Именно поэтому танцовщица, исполняющая серпантинный танец, может быть кем угодно, но только не самой собой. Малларме задолго до Хаксли назвал Лои Фуллер «иероглифом», который может принимать обличие разных элементарных форм, который может быть бабочкой, цветком, чем угодно, но только не танцовщицей. Становление выражает себя в формах аннигиляции телесности. Хайдеггер, комментируя Парменида, заметил, что Бытие дается нам неотрывно от его забвения в виде некой двусторонней складки, на которой небытие, темнота неотделимы от света и Бытия (Хайдеггер 1984:87). Огонь постоянно дублируется исчезновением, невидимым, неявленным. И ткань, полет ее складок — хорошая тому метафора.
И это вновь возвращает нас к тропизму между серпантинным танцем и кинематографом.
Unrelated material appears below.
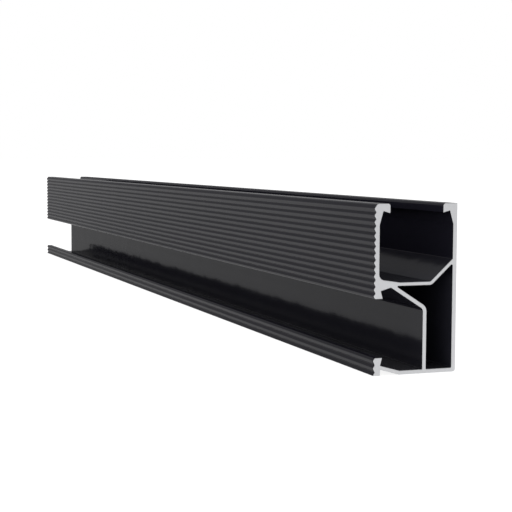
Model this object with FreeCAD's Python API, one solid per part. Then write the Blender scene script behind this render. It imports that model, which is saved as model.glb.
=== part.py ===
import FreeCAD, Part
import math
import os

# Solar mounting rail, in millimetres: one extruded aluminium bar with square saw-cut ends.
# It has a bolt channel open at the top, a second one open in the ribbed front face, and a
# hollow chamber along the back that takes a splice.
# The bar lies along X on its flat bottom. -Y is the ribbed front, +Y the flat back, +Z up.
# The origin is at mid-length and mid-depth, on the bottom face.
# The section is drawn by depth, from the crests of the front ribs back, and by height.

# Overall size
rail_length = 620.0
rail_height = 62.15
rail_depth = 33.27

# Walls
thin_wall = 1.44  # upright web, both sloped walls of the side channel and the bottom
floor_wall = 1.22  # top channel's floor and the sloped wall behind it
front_wall = 1.43  # behind the grooves of the ribbed face
back_wall = 1.58
chamber_width = 10.49  # clear width between the upright web and the back wall

# Ribbed front face
groove_pitch = 2.39  # fitted to a whole number of grooves
groove_depth = 0.6
groove_floor = 0.1
rib_land = 0.28
lower_flank_share = 0.56  # what a rib's underside takes of the height between land and floor
lip_chamfer_depth = 0.6  # front edges of the side channel's two lips
lip_chamfer_height = 0.87
crown_chamfer_depth = 1.15  # top front edge
crown_chamfer_height = 1.58

# All four lips lean by this much from upright, and the faces behind them stay square to them
lip_lean = 16.0

# Top channel
top_lip_reach = 4.16  # from the wall's inner face to the lip's nose
top_nose_height = 3.45
top_taper_height = 7.6  # the walls thicken over this height below the top face
floor_rise = 1.27  # the channel floor climbs by this much towards the front wall
floor_rise_run = 8.3
rear_brace_run = 9.04  # sloped wall from the channel floor up to the back wall
rear_brace_rise = 8.2

# Side channel
front_lip_height = 6.5  # top of the lower lip
front_lip_root = 2.72  # thickness of both lips where they join the bar
side_mouth = 21.38  # clear height between the lips
knot_height = 5.73  # from the upper lip's edge to the floor of the top channel
ramp_run = 7.74  # sloped wall from the lower lip down to the flat bottom
roof_run = 4.06  # from the pocket behind the upper lip to the peak of the roof
front_brace_slope = 32.5  # degrees, from the peak down to the upright web

# Rounded corners
edge_round = 0.2
pocket_round = 0.3
corner_round = 0.4
chamber_round = 0.5
rib_round = 0.65
bend_round = 0.9  # inside of a bent wall; the outside is one wall larger, as it is at the web
nose_round = 0.95
base_round = 1.0
crown_round = 1.2
peak_round = 1.2
web_bend_round = 1.7  # upright web into the sloped wall above it
channel_round = 2.3

node_name = "rail"


def through(depth, height, slope):
    """An endless line through a point, at a slope in degrees from level."""
    return depth, height, math.radians(slope)


def level(height):
    return through(0.0, height, 0.0)


def upright(depth):
    return through(depth, 0.0, 90.0)


def beside(line, distance):
    """The parallel line at a distance to the left of one, looking along it."""
    depth, height, angle = line
    return depth - distance * math.sin(angle), height + distance * math.cos(angle), angle


def crossing(first, second):
    """The point where two lines cross."""
    depth_1, height_1, angle_1 = first
    depth_2, height_2, angle_2 = second
    gap = (depth_2 - depth_1) * math.sin(angle_2) - (height_2 - height_1) * math.cos(angle_2)
    along = gap / math.sin(angle_2 - angle_1)
    return depth_1 + along * math.cos(angle_1), height_1 + along * math.sin(angle_1)


# Faces that more than one part of the section meets
front_inner = groove_depth + front_wall
back_inner = rail_depth - back_wall
web_back = back_inner - chamber_width
web_front = web_back - thin_wall
bottom_inner = thin_wall
upper_lip_edge = front_lip_height + side_mouth
floor_top = upper_lip_edge + knot_height
floor_bottom = floor_top - floor_wall

# Walls at a slope: each pair is one wall's two faces
lower_pocket = bottom_inner + ramp_run * math.tan(math.radians(lip_lean))
upper_pocket = upper_lip_edge + (front_lip_height - lower_pocket)
ramp_upper = through(front_lip_root, lower_pocket, -lip_lean)
ramp_lower = beside(ramp_upper, -thin_wall)
roof = through(front_lip_root, upper_pocket, lip_lean)
peak = crossing(roof, upright(front_lip_root + roof_run))
front_brace_lower = through(*peak, -front_brace_slope)
front_brace_upper = beside(front_brace_lower, thin_wall)
rear_brace_slope = math.degrees(math.atan2(rear_brace_rise, rear_brace_run))
rear_brace_upper = through(back_inner - rear_brace_run, floor_top, rear_brace_slope)
rear_brace_lower = beside(rear_brace_upper, -floor_wall)


def ribs(top, bottom):
    """Corners down a ribbed face, with a whole number of grooves between its first and last rib."""
    span = top - bottom - rib_land
    count = max(1, round(span / groove_pitch))
    pitch = span / count
    lower_flank = (pitch - rib_land - groove_floor) * lower_flank_share
    corners = []
    for number in range(count):
        rib_edge = top - rib_land - number * pitch
        corners.append(((0.0, rib_edge), rib_round))
        corners.append(((groove_depth, rib_edge - lower_flank), rib_round))
        corners.append(((groove_depth, rib_edge - lower_flank - groove_floor), rib_round))
        corners.append(((0.0, rib_edge - pitch + rib_land), rib_round))
    return corners


def top_lip(inner_face, side):
    """Corners of a top lip from its nose down to the channel wall. side is 1 for a lip that
    points back and -1 for one that points to the front."""
    nose = inner_face + side * top_lip_reach
    nose_bottom = rail_height - top_nose_height
    taper_foot = rail_height - top_taper_height
    underside = through(nose, nose_bottom, -side * lip_lean)
    taper = through(inner_face, taper_foot, 90.0 - side * lip_lean)
    return [
        ((nose, rail_height), nose_round),
        ((nose, nose_bottom), edge_round),
        (crossing(underside, taper), pocket_round),
        ((inner_face, taper_foot), channel_round),
    ]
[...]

Кинематографический образ по своей «онтологии» оказался созвучен образам хореографии Фуллер. Он также возникает как совокупность множества мгновенных симулякров, отделяемых от тела со сверхвысокой частотой (24 симулякра в секунду). Но, что самое важное, он также манифестирует бытие в формах аннигиляции телесности. Правда, в хореографии Фуллер исчезновение тела и подмена его некой образной фикцией, неким мистическим «излучением» составляет основной сюжет танцев. В кино дело обстоит иначе. Фикция, подменяющая тут тело, старается скрыть свою фиктивность. В этом смысле танец Фуллер откровенней и наглядней выражает парадоксы репрезентации, которым причастен и кинематограф.